As the sun rose I realised that we were not alone and in a stretch of some 300 m I counted no less than 30 spinner fishermen, fishing not for the sport, but for the table. The place resembled Durban’s Blue Lagoon during the Shad season. For the next few hours I stuck it out with not so much as a touch while a few salmon were taken up and downstream of us. I was eventually pleased to see the last of the place with its smell of gutted fish, litter, discarded nylon and bits of tackle. It was a bitter lesson and even my host realised it and couldn't stop apologizing - he had acted on the advice given to him by a friend.
Nearer home - the Bushman's River
The moral of this story is when in a foreign land, hire a professional guide who will get you onto the water to suit your particular interests. Don't rely on a friend of a friend who professes to be a flyfisher unless you know him well and make sure of your facts first. With just two days left before our departure, there was simply no more time to reschedule another outing and so ended a very disappointing experience from a fly fishing point of view.
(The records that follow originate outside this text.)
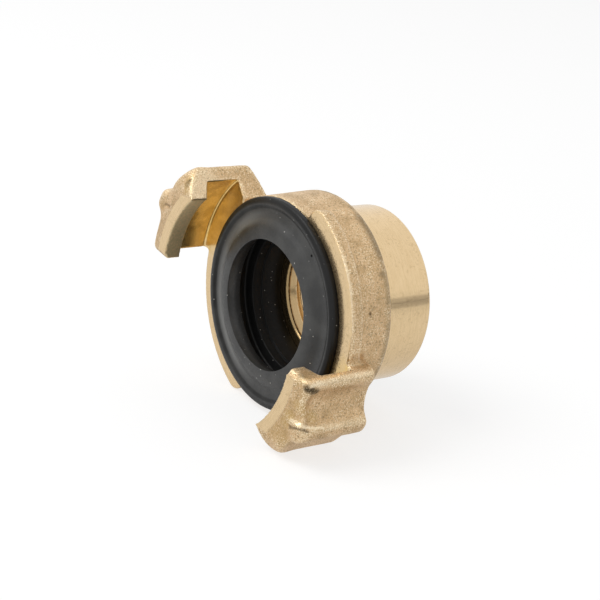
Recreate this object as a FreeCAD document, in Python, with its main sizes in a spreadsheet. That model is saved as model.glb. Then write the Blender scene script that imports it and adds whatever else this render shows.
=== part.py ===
import FreeCAD, Part
import math
import os

import Sketcher
from FreeCAD import Placement, Rotation, Vector

# Every driving size, in millimetres and degrees. Angles run about the axis of the coupling,
# counterclockwise as seen from its front, from one line of the casting drawing.
SIZES = [
    ("claw_spacing", 40.0, "diameter of the circle that the two claw lips lie on"),
    ("lip_overhang", 3.2, "how far the lips reach in over the turned channel"),
    ("lip_thickness", 3.2, "axial thickness of a lip at its inner edge"),
    ("lip_back_rise", 1.0, "how much thicker the lip is at the channel wall"),
    ("claw_height", 10.5, "front plane of the claws above the flange face"),
    ("claw_wall", 2.7, "wall of a claw outside the channel"),
    ("claw_far_angle", 20.6, "end face of a claw away from its ear"),
    ("claw_ear_angle", 63.0, "end face of a claw beside its ear"),
    ("claw_root_drop", 5.5, "foot of the claw's rear slope below the flange face"),
    ("claw_back_drop", 3.5, "rear edge of the claw's back below the flange face"),
    ("claw_end_round", 0.9, "rounding of the claw's ends and of its cut corner"),
    ("front_strip", 2.2, "width of the turned strip on the front of a claw"),
    ("front_fall", 0.7, "fall of the front from that strip to the claw's rim"),
    ("ridge_fall", 1.5, "further fall of the front out to the ridge's crest"),
    ("ridge_angle", 42.3, "crest of the grip ridge"),
    ("ridge_far_spread", 7.0, "angle from the crest to the ridge's foot on the far side"),
    ("ridge_near_spread", 6.5, "angle from the crest to the ridge's foot on the ear's side"),
    ("ridge_height", 1.7, "crest of the grip ridge above the claw's wall"),
    ("rim_drop", 0.7, "rim round the finger scoop below the claw's wall"),
    ("scoop_angle", 53.7, "middle of the finger scoop"),
    ("scoop_depth", 0.9, "depth of the finger scoop below its rim"),
    ("scoop_radius", 4.8, "hollow radius of the finger scoop"),
    ("scoop_front", 1.1, "front end of the scoop behind the claw's front plane"),
    ("scoop_run_out", 1.4, "axial run of the slope at the scoop's front end"),
    ("corner_angle", 16.4, "how far the cut corner of a claw faces back past the zero line"),
    ("corner_inset", 3.9, "where the cut corner leaves the front, inside the lip circle"),
    ("corner_run", 4.8, "how far the cut corner reaches outward from there"),
    ("corner_drop", 4.6, "how far the cut corner falls behind the front plane"),
    ("corner_bow", 0.6, "bow of the cut corner's surface outside its chord"),
    ("tip_run", 1.0, "length of the bevel at the front of the claw's end beside its ear"),
    ("tip_drop", 0.7, "fall of that bevel at the end face"),
    ("ear_clearance", 1.3, "gap between an ear and the other half's channel wall"),
    ("ear_thickness", 2.6, "axial thickness of an ear at its rim"),
    ("ear_back_rise", 0.9, "how much thicker an ear is at the neck"),
    ("ear_overlap", 3.0, "angle by which an ear runs into the claw beside it"),
    ("ear_far_angle", 139.5, "free end of an ear"),
    ("ear_end_round", 2.6, "rounding of an ear's free end"),
    ("neck_clearance", 1.3, "gap between the neck and the lips of the other half"),
    ("neck_draft", 0.4, "how much wider the cast neck is at its rear than at the flange face"),
    ("neck_length", 11.1, "flange face above the step of the socket"),
    ("collar_round", 1.2, "rounding of the neck's rear edge"),
    ("socket_length", 11.0, "turned socket behind the neck"),
    ("socket_wall", 2.54, "wall of the socket outside the thread"),
    ("socket_chamfer", 0.3, "chamfer of the socket's outer edge"),
    ("thread_diameter", 26.44, "bore at the roots of the female pipe thread"),
    ("thread_lead_in", 0.6, "countersink at the mouth of the thread"),
    ("seat_height", 0.8, "floor of the seal's seat in front of the step of the socket"),
    ("web_thickness", 2.2, "ring of brass between thread and seal"),
    ("web_bore", 20.6, "diameter of the waterway through that ring"),
    ("web_chamfer", 0.4, "chamfer on the front edge of the waterway"),
    ("mouth_wall", 2.2, "wall of the neck at the mouth of the seal's seat"),
    ("undercut_depth", 0.7, "undercut that holds the seal's flange"),
    ("undercut_length", 3.8, "axial length of that undercut"),
    ("seal_side_gap", 0.1, "gap round the seal in its seat"),
    ("seal_step_gap", 0.2, "gap in front of the seal's flange"),
    ("seal_edge_margin", 0.12, "flange face left free outside the seal's lip"),
    ("seal_proud", 2.0, "front of the seal above the flange face"),
    ("seal_edge_drop", 1.0, "outer edge of the lip behind the seal's front"),
    ("seal_rim", 1.5, "radial width of the sloping rim of the lip"),
    ("seal_rim_drop", 0.65, "crest of that rim behind the seal's front"),
    ("seal_bead", 0.5, "radial width of the bead between rim and dish"),
    ("seal_dish_drop", 0.8, "floor of the shallow dish behind the seal's front"),
    ("seal_band", 1.6, "radial width of the raised band round the front hole"),
    ("seal_band_drop", 0.15, "outer edge of that band behind the seal's front"),
    ("seal_band_slope", 0.65, "radial width of the slope from the band to the dish"),
    ("seal_face_width", 7.23, "radial width of the seal's front, from its edge to its hole"),
    ("seal_lip_taper", 0.9, "widening of the hole from the front to the inner groove"),
    ("seal_groove_height", 5.9, "rear edge of the inner groove above the seal's rear"),
    ("seal_groove_length", 3.1, "axial opening of the inner groove"),
    ("seal_groove_slope", 0.4, "axial run of each slanted flank of the inner groove"),
    ("seal_groove_depth", 1.8, "depth of the inner groove"),
    ("seal_rear_wall", 4.0, "wall of the seal at its rear, inside the mouth of the seat"),
    ("seal_step_height", 4.1, "height of that wall above the seal's rear"),
    ("seal_step", 0.4, "widening of the bore in front of that height"),
    ("rest_angle", -18.6, "angle of the line that points up as the coupling lies"),
]

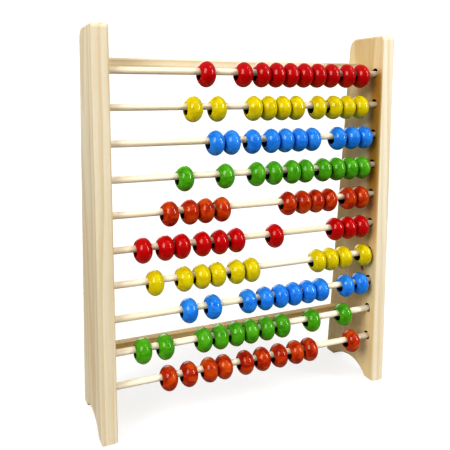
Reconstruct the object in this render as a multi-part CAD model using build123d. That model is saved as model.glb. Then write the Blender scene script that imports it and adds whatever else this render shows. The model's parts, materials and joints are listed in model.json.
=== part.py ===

A tough lesson which I'm almost too embarrassed to relate, but I do so it the hope that others will not suffer the same fate - the grass is not always greener on the other side and one is never too old to learn.
On the long flight home I settled into my signed copy of John Geirach's new book "No Shortage of Good Days". A thoroughly enjoyable read and importantly, it put a smile on my face again.
I now look forward to returning to the mountain streams I know so well, the places I have a history with to pursue my fly fishing passions in a pristine environment, where I can enjoy the solitude and share it with a couple of like-minded companions.